Material
****************

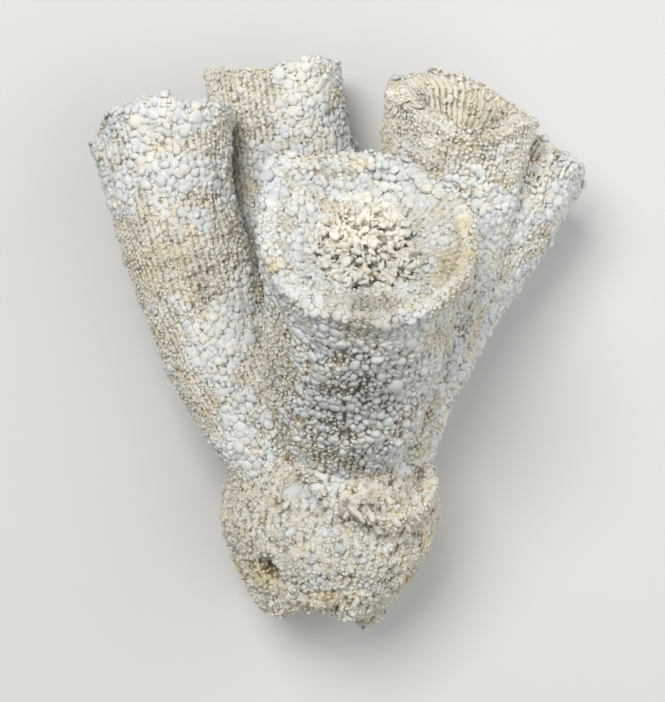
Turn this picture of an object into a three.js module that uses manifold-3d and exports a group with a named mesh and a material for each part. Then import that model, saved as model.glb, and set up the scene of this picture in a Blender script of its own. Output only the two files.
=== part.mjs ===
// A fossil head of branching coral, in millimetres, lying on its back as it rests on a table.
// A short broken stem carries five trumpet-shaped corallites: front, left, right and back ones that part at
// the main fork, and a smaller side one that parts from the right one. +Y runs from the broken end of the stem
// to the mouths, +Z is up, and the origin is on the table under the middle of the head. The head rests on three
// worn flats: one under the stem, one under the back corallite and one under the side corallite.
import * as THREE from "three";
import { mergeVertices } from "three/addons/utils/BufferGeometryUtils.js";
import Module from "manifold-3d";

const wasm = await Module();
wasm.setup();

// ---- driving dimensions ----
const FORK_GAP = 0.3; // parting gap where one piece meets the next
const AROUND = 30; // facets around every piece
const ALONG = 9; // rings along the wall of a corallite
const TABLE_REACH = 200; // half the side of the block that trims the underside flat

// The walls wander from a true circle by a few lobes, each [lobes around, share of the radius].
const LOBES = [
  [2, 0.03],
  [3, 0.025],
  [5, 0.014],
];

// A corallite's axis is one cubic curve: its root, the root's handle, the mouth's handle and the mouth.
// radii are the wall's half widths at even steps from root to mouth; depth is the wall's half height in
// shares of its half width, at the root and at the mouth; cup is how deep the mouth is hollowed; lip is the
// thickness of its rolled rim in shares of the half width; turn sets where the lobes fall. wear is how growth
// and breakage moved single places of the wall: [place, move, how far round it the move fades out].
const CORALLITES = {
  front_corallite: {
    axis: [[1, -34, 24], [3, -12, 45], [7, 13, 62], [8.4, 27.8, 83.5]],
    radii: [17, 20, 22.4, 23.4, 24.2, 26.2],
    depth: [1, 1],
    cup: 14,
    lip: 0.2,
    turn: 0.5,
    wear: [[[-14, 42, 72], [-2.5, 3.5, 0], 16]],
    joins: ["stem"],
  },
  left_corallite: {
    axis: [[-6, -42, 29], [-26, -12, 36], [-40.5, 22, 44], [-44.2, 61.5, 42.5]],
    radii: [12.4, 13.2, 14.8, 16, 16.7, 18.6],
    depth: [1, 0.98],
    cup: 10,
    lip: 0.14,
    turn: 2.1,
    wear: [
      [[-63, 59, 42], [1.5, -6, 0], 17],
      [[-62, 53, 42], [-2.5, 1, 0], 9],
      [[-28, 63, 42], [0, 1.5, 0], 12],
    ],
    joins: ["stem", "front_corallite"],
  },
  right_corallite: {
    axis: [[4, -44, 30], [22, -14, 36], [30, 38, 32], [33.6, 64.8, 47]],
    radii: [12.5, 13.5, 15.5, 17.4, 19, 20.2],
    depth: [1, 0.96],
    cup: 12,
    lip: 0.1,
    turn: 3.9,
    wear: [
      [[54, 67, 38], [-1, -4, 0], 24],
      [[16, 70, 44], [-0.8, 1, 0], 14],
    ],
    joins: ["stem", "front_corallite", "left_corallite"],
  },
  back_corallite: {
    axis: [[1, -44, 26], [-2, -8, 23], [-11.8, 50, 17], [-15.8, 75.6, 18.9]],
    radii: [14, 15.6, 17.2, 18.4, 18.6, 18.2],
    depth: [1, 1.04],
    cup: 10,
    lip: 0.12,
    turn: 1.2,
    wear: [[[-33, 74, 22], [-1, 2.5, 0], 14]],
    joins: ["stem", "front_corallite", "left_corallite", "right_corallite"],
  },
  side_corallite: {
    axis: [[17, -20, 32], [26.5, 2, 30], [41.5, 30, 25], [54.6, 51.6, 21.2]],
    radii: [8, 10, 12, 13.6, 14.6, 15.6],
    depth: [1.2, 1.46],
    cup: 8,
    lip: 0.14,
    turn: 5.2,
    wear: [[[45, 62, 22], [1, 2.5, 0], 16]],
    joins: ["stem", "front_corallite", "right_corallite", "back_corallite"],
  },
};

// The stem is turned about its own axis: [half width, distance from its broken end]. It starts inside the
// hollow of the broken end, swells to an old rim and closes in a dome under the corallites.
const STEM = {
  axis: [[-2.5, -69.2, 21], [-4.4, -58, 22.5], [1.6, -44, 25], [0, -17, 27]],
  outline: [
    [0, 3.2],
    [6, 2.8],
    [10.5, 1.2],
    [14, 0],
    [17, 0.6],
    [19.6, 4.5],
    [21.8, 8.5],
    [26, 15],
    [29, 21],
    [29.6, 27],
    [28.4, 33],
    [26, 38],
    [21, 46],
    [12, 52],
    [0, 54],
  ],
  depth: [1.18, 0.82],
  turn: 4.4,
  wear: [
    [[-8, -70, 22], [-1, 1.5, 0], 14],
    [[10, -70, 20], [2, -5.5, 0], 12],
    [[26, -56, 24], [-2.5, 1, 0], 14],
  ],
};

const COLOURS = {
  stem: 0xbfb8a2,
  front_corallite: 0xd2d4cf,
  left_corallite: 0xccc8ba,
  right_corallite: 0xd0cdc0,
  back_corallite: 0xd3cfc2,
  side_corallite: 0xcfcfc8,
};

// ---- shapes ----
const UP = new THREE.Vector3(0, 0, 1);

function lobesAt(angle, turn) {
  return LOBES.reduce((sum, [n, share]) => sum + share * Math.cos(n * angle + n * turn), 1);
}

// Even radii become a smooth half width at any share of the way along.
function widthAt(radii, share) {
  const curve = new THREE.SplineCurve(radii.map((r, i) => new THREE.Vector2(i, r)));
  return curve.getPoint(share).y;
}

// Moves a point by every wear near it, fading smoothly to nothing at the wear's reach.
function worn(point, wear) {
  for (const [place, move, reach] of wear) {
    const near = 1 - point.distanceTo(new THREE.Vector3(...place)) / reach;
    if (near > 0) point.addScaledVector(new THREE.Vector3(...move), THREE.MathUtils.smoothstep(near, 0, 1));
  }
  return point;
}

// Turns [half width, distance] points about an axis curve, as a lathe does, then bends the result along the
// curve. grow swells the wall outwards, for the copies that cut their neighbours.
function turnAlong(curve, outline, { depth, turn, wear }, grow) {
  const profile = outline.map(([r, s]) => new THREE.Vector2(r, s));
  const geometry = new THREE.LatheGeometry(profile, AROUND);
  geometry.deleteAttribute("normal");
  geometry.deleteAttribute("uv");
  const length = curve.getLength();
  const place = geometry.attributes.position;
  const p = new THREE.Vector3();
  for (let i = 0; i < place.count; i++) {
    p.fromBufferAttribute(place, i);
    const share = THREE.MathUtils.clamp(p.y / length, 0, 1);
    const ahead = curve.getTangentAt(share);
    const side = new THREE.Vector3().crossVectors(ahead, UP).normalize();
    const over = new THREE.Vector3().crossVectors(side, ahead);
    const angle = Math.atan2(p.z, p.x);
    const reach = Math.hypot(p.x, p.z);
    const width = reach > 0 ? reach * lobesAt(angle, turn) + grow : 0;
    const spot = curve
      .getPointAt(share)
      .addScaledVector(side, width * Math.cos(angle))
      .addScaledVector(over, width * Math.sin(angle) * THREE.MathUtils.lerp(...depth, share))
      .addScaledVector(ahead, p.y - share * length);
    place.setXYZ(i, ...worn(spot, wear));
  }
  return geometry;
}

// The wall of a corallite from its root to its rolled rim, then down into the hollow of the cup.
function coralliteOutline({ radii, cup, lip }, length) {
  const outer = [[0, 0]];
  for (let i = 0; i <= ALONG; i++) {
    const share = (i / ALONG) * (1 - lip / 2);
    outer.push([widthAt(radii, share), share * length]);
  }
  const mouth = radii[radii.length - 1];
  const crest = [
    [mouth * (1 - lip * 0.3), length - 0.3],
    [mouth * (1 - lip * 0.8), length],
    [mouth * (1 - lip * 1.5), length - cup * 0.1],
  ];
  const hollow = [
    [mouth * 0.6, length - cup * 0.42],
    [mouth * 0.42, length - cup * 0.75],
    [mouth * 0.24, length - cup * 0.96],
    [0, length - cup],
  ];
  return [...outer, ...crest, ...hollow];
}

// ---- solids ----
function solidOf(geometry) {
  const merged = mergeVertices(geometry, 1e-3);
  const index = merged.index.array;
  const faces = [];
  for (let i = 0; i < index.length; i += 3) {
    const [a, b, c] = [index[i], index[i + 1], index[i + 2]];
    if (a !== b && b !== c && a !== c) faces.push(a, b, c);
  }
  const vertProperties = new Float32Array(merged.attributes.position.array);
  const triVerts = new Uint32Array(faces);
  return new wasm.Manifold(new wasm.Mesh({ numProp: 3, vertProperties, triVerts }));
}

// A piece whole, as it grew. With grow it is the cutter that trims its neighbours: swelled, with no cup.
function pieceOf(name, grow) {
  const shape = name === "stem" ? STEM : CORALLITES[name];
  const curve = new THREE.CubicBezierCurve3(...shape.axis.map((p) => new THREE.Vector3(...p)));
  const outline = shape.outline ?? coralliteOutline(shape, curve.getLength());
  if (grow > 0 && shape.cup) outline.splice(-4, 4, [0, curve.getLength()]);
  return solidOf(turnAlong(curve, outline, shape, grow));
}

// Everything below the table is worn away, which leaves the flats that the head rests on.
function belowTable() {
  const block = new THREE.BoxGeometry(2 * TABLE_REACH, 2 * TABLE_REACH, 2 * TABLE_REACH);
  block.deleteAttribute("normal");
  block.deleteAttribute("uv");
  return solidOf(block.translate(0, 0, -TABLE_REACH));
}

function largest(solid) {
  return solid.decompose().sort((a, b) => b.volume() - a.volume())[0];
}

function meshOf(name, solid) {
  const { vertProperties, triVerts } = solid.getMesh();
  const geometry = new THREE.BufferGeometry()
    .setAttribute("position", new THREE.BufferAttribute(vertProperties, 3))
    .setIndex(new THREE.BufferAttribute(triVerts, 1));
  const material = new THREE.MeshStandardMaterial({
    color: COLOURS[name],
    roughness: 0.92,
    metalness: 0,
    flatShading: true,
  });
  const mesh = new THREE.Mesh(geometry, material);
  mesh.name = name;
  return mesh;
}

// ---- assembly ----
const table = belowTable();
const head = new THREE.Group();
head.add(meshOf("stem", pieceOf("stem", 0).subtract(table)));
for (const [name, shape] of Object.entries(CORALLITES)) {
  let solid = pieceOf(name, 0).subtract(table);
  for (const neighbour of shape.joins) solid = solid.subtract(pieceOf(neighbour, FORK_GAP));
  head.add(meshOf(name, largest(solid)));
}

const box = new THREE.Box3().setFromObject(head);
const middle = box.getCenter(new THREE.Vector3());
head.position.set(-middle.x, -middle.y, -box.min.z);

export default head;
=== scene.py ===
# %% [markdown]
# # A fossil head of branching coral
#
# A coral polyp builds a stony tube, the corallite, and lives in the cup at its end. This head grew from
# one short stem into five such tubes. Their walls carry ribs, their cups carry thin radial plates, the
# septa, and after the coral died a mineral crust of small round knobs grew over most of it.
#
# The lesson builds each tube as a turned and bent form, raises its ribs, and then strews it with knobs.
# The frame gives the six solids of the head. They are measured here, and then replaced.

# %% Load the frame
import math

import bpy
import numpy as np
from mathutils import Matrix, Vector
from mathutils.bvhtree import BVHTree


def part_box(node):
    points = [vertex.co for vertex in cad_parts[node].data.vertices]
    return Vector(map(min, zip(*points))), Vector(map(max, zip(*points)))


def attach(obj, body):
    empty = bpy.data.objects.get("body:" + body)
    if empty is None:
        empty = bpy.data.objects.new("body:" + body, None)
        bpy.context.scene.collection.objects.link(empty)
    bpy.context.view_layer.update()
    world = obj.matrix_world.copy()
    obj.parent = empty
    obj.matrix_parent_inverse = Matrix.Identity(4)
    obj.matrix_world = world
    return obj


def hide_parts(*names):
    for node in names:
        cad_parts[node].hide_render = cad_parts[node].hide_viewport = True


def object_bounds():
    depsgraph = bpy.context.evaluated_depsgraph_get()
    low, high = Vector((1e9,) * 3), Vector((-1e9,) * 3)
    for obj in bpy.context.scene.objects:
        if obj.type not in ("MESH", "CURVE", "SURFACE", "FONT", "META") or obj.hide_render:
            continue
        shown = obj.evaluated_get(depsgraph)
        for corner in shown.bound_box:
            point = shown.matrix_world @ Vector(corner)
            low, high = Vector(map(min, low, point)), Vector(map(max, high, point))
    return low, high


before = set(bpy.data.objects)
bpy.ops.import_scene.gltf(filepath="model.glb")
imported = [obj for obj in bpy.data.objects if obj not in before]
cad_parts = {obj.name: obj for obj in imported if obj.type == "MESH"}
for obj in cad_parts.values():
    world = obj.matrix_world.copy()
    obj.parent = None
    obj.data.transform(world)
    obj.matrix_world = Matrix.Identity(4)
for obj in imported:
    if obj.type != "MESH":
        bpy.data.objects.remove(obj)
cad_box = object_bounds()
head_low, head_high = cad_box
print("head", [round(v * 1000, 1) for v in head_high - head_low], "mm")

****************

Requirement
Exactly those lines that run from the line with "const box = new" through the line with "if empty is" are to be reproduced; both end lines belong to the range.

Answer to this problem
const box = new THREE.Box3().setFromObject(head);
const middle = box.getCenter(new THREE.Vector3());
head.position.set(-middle.x, -middle.y, -box.min.z);

export default head;
=== scene.py ===
# %% [markdown]
# # A fossil head of branching coral
#
# A coral polyp builds a stony tube, the corallite, and lives in the cup at its end. This head grew from
# one short stem into five such tubes. Their walls carry ribs, their cups carry thin radial plates, the
# septa, and after the coral died a mineral crust of small round knobs grew over most of it.
#
# The lesson builds each tube as a turned and bent form, raises its ribs, and then strews it with knobs.
# The frame gives the six solids of the head. They are measured here, and then replaced.

# %% Load the frame
import math

import bpy
import numpy as np
from mathutils import Matrix, Vector
from mathutils.bvhtree import BVHTree


def part_box(node):
    points = [vertex.co for vertex in cad_parts[node].data.vertices]
    return Vector(map(min, zip(*points))), Vector(map(max, zip(*points)))


def attach(obj, body):
    empty = bpy.data.objects.get("body:" + body)
    if empty is None:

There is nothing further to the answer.